Луи де Фонтаньё склонил голову и не отвечал.
Они прошли еще несколько шагов в молчании; внезапно шевалье остановился и сказал:
— Моя головная боль решительно становится нестерпимой; пожалуй, я не вернусь в Оперу; засвидетельствуйте мои почтения нашей прелестной маркизе и передайте ей мое сожаление, что я вынужден отказаться от чести проводить ее домой. Если вы или она будете нуждаться во мне, я остановился в гостинице "Риволи". Прощайте, любезнейший друг.
И шевалье, не пожав руку молодому человеку, растворился в толпе, а Луи де Фонтаньё вернулся в театр к Эмме, удивившись странной совестливости шевалье де Монгла, появившейся у того на старости лет.
XXXIV
ГЛАВА, В КОТОРОЙ НА СЦЕНЕ ВНОВЬ ПОЯВЛЯЕТСЯ ЗОЛОТОЙ ЛУИДОР
Щедрая дружеская помощь шевалье де Монгла г-же д’Эс-коман оказалась напрасной.
Согласно закону тяготения, скорость падающего тела увеличивается пропорционально квадрату пройденного им пути. Данному физическому явлению соответствует и даже обнаруживается заметнее его подобное же физиологическое явление.
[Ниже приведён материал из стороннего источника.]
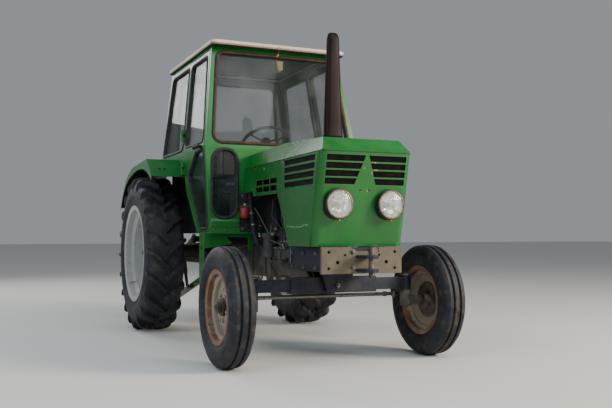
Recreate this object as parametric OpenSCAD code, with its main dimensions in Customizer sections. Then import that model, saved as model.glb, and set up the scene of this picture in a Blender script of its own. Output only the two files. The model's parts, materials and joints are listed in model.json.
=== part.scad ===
// Vintage two-wheel-drive farm tractor with a glazed cab.
// Millimetres, +Z up, the tractor faces -Y and its left side is +X.
// Every length along the tractor is measured from the front axle, and
// placed() then puts the origin on the ground under the middle of the whole.

/* [Wheels] */
// Distance between the front and rear axles
wheelbase = 2135; // [1900:5:2400]
// Distance between the middles of the front tyres
front_track = 1420; // [1380:5:1500]
// Distance between the middles of the rear tyres
rear_track = 1390; // [1370:5:1480]
// Outer diameter of a front tyre
front_tyre_d = 735; // [680:5:760]
// Width of a front tyre
front_tyre_w = 165; // [140:1:175]
// Outer diameter of a rear tyre over its lugs
rear_tyre_d = 1290; // [1220:5:1310]
// Width of a rear tyre
rear_tyre_w = 315; // [280:1:325]
// How far the lugs stand out of a rear tyre
lug_h = 38; // [28:1:40]
// Width of a lug across its flanks
lug_w = 38; // [30:1:44]
// How far a lug's outer end trails its inner end
lug_lag = 122; // [90:1:130]
// Lugs on each side of a rear tyre
lug_count = 20; // [16:1:22]
// Wall of the tyre carcasses
tyre_wall = 22; // [16:1:28]
// Radius of a front rim over its flanges
front_flange_r = 230; // [215:1:240]
// Radius of a front rim where the tyre's bead sits
front_bead_r = 206; // [200:1:212]
// Radius of a rear rim over its flanges
rear_flange_r = 405; // [390:1:415]
// Radius of a rear rim where the tyre's bead sits
rear_bead_r = 372; // [360:1:385]
// Sheet of the rims
rim_sheet = 6; // [4:0.5:9]
// Radius of the front hubs
front_hub_r = 52; // [44:1:60]
// Radius of the rear axle shafts
rear_shaft_r = 40; // [32:1:44]
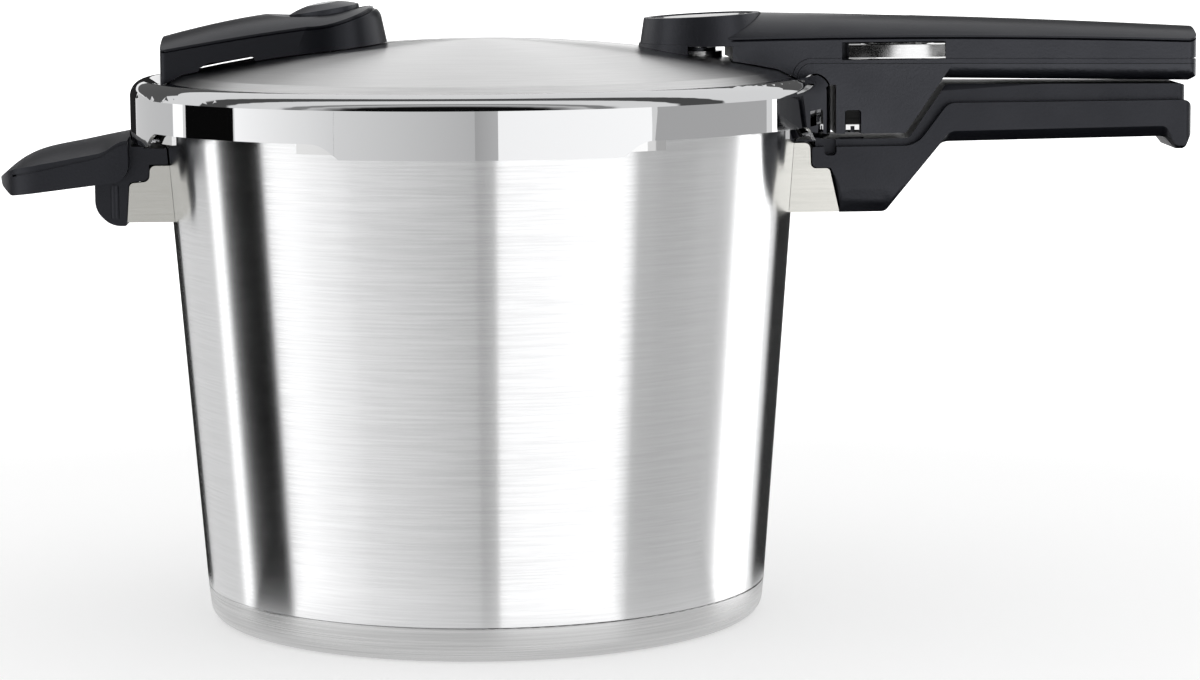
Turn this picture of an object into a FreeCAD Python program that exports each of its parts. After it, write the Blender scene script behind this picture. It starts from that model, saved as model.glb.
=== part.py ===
"""Stovetop pressure cooker, 22 cm: a tapered steel pot with a capped base, a bayonet lid that turns on
four claws, a latched long handle, a helper handle, a rising pressure indicator with its setting dial, and
an automatic start valve. Millimetres, +Z up. The origin is the middle of the flat underside, and +X runs
along the long handles."""

import FreeCAD, Part
import math
import os

V = FreeCAD.Vector

# --- pot ---------------------------------------------------------------------------------------------
rim_top = 176.0             # sealing face of the pot
seam_height = 12.3          # top edge of the base cap
seam_radius = 98.2          # pot and cap outside radius at that edge
wall_taper = 0.0755         # radius gained per millimetre of height
pot_wall = 1.0
floor_top = 8.2             # inside floor of the pot
floor_corner = 9.0          # inside radius between floor and wall
cap_sheet = 1.0             # base cap thickness
cap_draft = 1.3             # how far the cap's foot lies inside its top edge
cap_edge = 5.5              # rolled edge of the base cap
cap_gap = 0.1               # base cap to pot, all round
cap_lip_round = 0.4
core_inset = 9.2            # edge of the aluminium heat spreader to the seam
core_round = 1.5
rim_sheet = 1.6
rim_roll = 1.5              # bends of the rolled rim and of a lug
rim_round = 0.9
lug_bend = 0.8
lug_round = 1.2
rim_reach = 4.0             # how far the rolled rim stands out of the wall
lug_reach = 8.3             # how far a bayonet lug stands out of the wall
lug_width = 60.0            # degrees
lug_lip = 1.6               # turned-down edge of a lug
claws = 4                   # bayonet claws, and as many lugs

cap_foot_radius = seam_radius - cap_draft
cap_lean = cap_draft / seam_height
core_radius = seam_radius - core_inset
pot_top_radius = seam_radius + wall_taper * (rim_top - seam_height)
lug_edge = pot_top_radius + lug_reach

# --- lid ---------------------------------------------------------------------------------------------
lid_sheet = 1.2
skirt_sheet = 1.5
skirt_play = 1.34           # skirt to the edge of a lug
crest_inset = 4.3           # raised rim bead, inside the skirt
groove_inset = 5.5          # groove, inside the bead
dome_inset = 7.9            # where the dome starts to roll down to the groove
dome_radius = 500.0
groove_rise = 10.5          # groove above the pot's rim
crest_rise = 2.1            # bead above the groove
dome_rise = 14.7            # crown of the dome above the groove
shoulder_drop = 5.0         # where the bead has rolled into the skirt
skirt_drop = 3.2            # skirt edge between two claws, below the pot's rim
claw_drop = 8.1             # bottom of a claw below the pot's rim
claw_half_angle = 22.0      # half the width of a claw at its bottom, degrees
claw_slope = 3.2            # degrees that the claw's side slopes over its height
claw_round = 11.0
claw_lip = 1.1              # thickness of the claw's inward lip
claw_reach = 4.6            # how far that lip reaches inwards
hook_half_angle = 13.5      # half the width of that lip, degrees
window_angle = -21.7        # safety window in one claw, degrees
window_wide = 12.4
window_tall = 5.2
bayonet_play = 0.3          # claw lip to lug
seal_play = 0.3             # sealing ring to pot rim
seal_side_play = 0.4
seal_height = 8.9
seal_depth = 9.6
seal_lip = 2.1
seal_back = 3.0

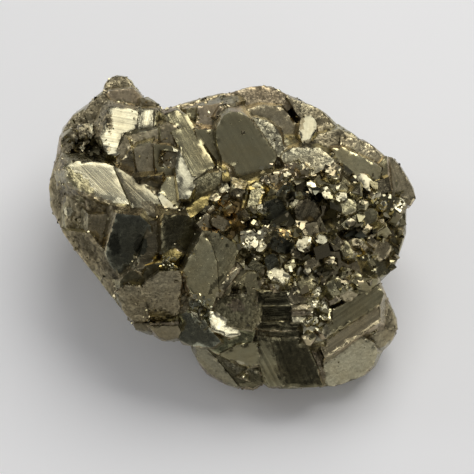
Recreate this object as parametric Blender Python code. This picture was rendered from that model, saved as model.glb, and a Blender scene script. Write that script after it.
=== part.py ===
"""Pyrite crystal cluster: brassy crystals of many sizes grown into one another, on a flat broken base.

The show face of the cluster leans towards the front. Its own axes are u (across, along world X),
v (up the slope) and w (out of the face), in millimetres, and the large crystals are laid out on it.
Every crystal is cleaved from a cube, plane by plane. The crystals, the hidden core and the crust of
small crystals are then united in one solid, which is sawn flat at z = 0 where it rests.
"""

import math
import random

import bmesh
import bpy
from mathutils import Euler, Matrix, Vector
from mathutils.geometry import convex_hull_2d

MM = 0.001

# Driving dimensions, in millimetres.
CLUSTER_LENGTH = 54.5               # along X, over the outermost crystals
LAYOUT_LENGTH = 54.5                # the length that the layout below is written for
SHOW_CENTRE_HEIGHT = 14.0           # the middle of the show face, above the base
SHOW_LEAN = math.radians(58.0)      # elevation of the show face's normal
DOME_HEIGHT = 12.0                  # the show face's rise in its middle
DOME_HALF_LENGTH = 27.0             # across, along u
DOME_HALF_WIDTH_BACK = 25.0         # up the slope, from the dome's top
DOME_HALF_WIDTH_FRONT = 19.0        # down the slope
DOME_TOP_V = -3.0                   # where the dome is highest
DOME_DROP_SIDES = 14.0
DOME_DROP_BACK = 16.0
DOME_DROP_FRONT = 9.0
DOME_FLATNESS_SIDES = 0.6           # from 0, round as a parabola, to 1, flat-topped
DOME_FLATNESS_ENDS = 0.5
LEAST_CUT = 0.02                    # a plane that would break off less than this is left out
CUT_MERGE = 0.001                   # corners this close to a plane lie on it
CRYSTAL_BLANK = 60.0                # the cube that a large crystal is cleaved from
CRYSTAL_DEPTH = 6.0                 # how far a large crystal reaches into the cluster
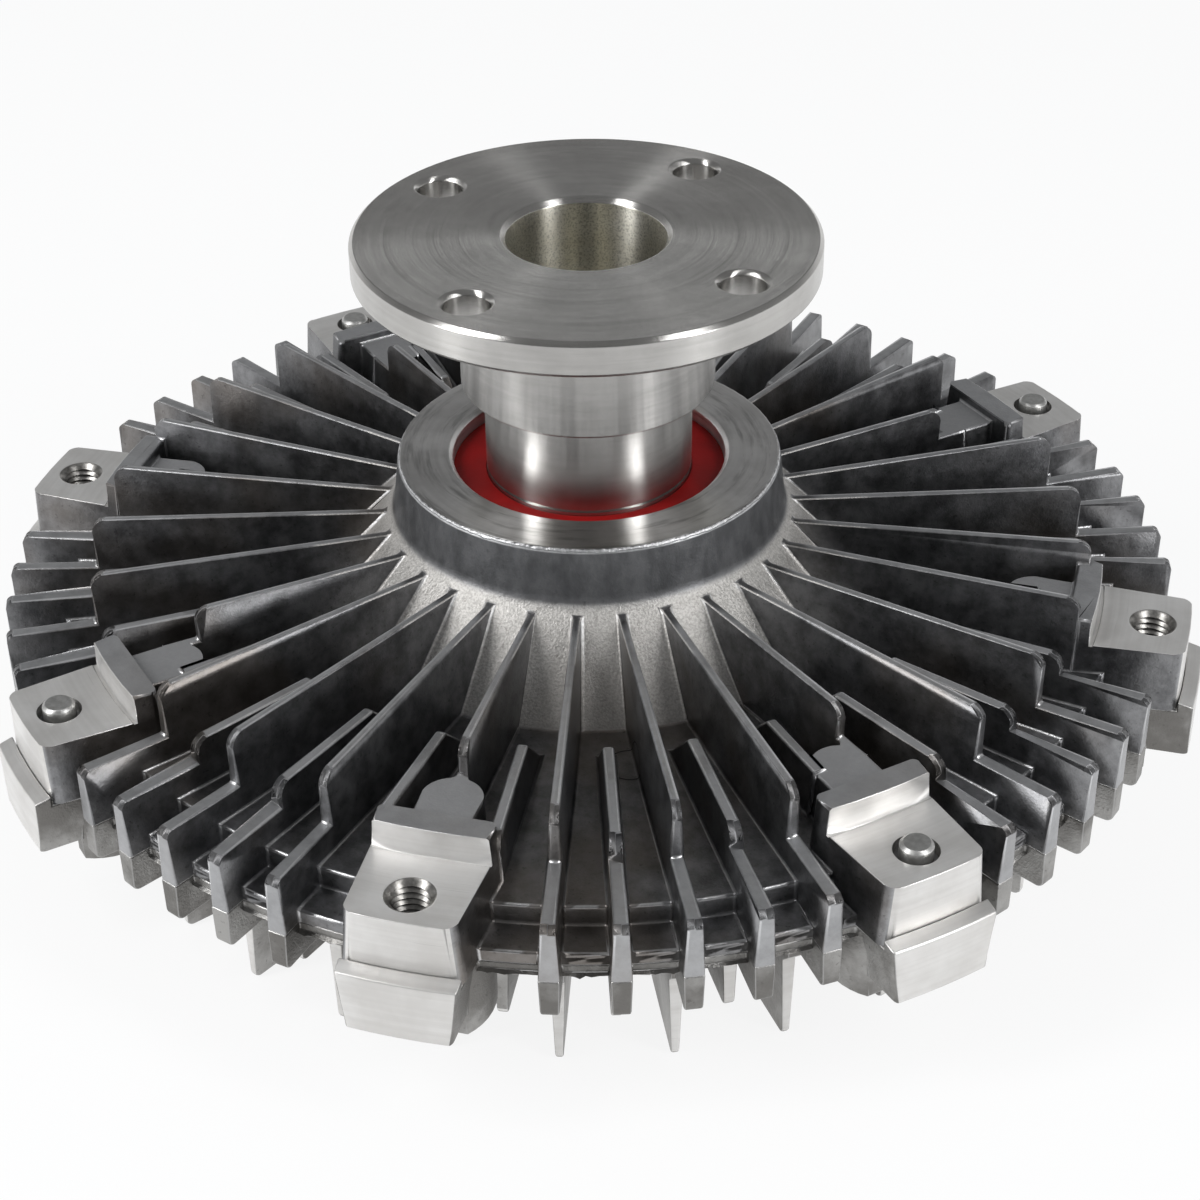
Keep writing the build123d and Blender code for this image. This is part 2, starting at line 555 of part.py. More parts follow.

Никто не в состоянии измерить чудовищную скорость, с какой несчастье низвергает тех, кого оно преследует, в пропасть, где им предстоит разбиться.
Сначала несчастье поразило Эмму в ее любви; затем, поскольку она не сломилась от этого удара, который вполне мог бы стать для нее смертельным, оно первый раз нанесло удар по ее материальным интересам, и испытания, последовавшие за этим первым испытанием, пошли одно за другим без остановки и передышки.
Она лишилась кредита и растеряла своих покупателей;
любой долг, любое денежное обязательство, какими бы незначительными они ни были, требовали от нее с такой строгостью, с таким чрезмерным старанием, что бедная Эмма не могла объяснить себе это иначе как своим прошлым; избавиться от магазина, покупка которого обошлась ей столь дорого, она не могла; ей удалось избежать банкротства лишь решившись, к своему глубокому огорчению, воспользоваться сбережениями Сюзанны, которые гувернантка ей без конца предлагала с яростной настойчивостью, ибо она никак не могла понять, почему г-н де Монгла получил предпочтение, на какое у нее было столько оснований заявить свои права.
Понадобились эти три тысячи франков и деньги, вырученные от продажи обстановки в Кло-бени, чтобы г-жа д’Эскоман могла достойно покинуть улицу Сез. Эмма так настрадалась в этом жилище, что она покидала его с истинным счастьем, хотя изгонял ее оттуда денежный крах. Для того, кого колесуют, для того, кого удручает горе, всякое изменение положения служит облегчением.
Тем больше оно было облегчением для Эммы. Она входила в скромный дом, нанятый ими на улице Пепиньер, с зародившейся надеждой, что переезд послужит каплей воды, которая освежит ее иссохшие губы.
Быть любимым — огромное счастье, но для некоторых сердец, щедрее одаренных по сравнению с другими, любить самим составляет еще большее счастье. С тех пор как Луи де Фонтаньё стал к ней так невнимателен, так холоден и так равнодушен, Эмма безропотно отказалась от счастья быть любимой, но она надеялась, что Небо оставит ей это утешение — любить самой; она полагала, что этого ей может быть достаточно; она нежила и лелеяла эту несбыточную надежду, основывая на ней все свое будущее.
В душевных болезнях, как и в лихорадке, бывает свое бредовое состояние. Госпожа д’Эскоман испытала уже достаточно жестоких страданий, чтобы утратить ясность своего восприятия; для того чтобы вступить в третью стадию своего существования, она составила план поведения, совершенно невыполнимый как в том, что касалось ее самой, так и в отношении ее любовника.
Она изучала характер Луи де Фонтаньё и, подметив постоянное несоответствие его сердечных влечений с его действиями, пришла к выводу, что он подчиняется непреодолимой жажде стремления к идеалу; она полагала, будто распознает в нем то, что делает человека поэтом и художником, и хотела направить его на путь, как ей казалось, предназначенный ему; Эмма думала, что, давая волю его мечтательным побуждениям, она предохранит его от участи, пугавшей ее, — брести от разочарования к разочарованию; она предполагала, что если сделать его любовницей музу, то его беспокойное воображение, столь пагубное для него в это время, успокоится.
Первая ошибка, совершенная г-жой д’Эскоман, состояла в том, что она смешивала художников, этих трудолюбивых первооткрывателей нашей цивилизации, с бесплодными мечтателями.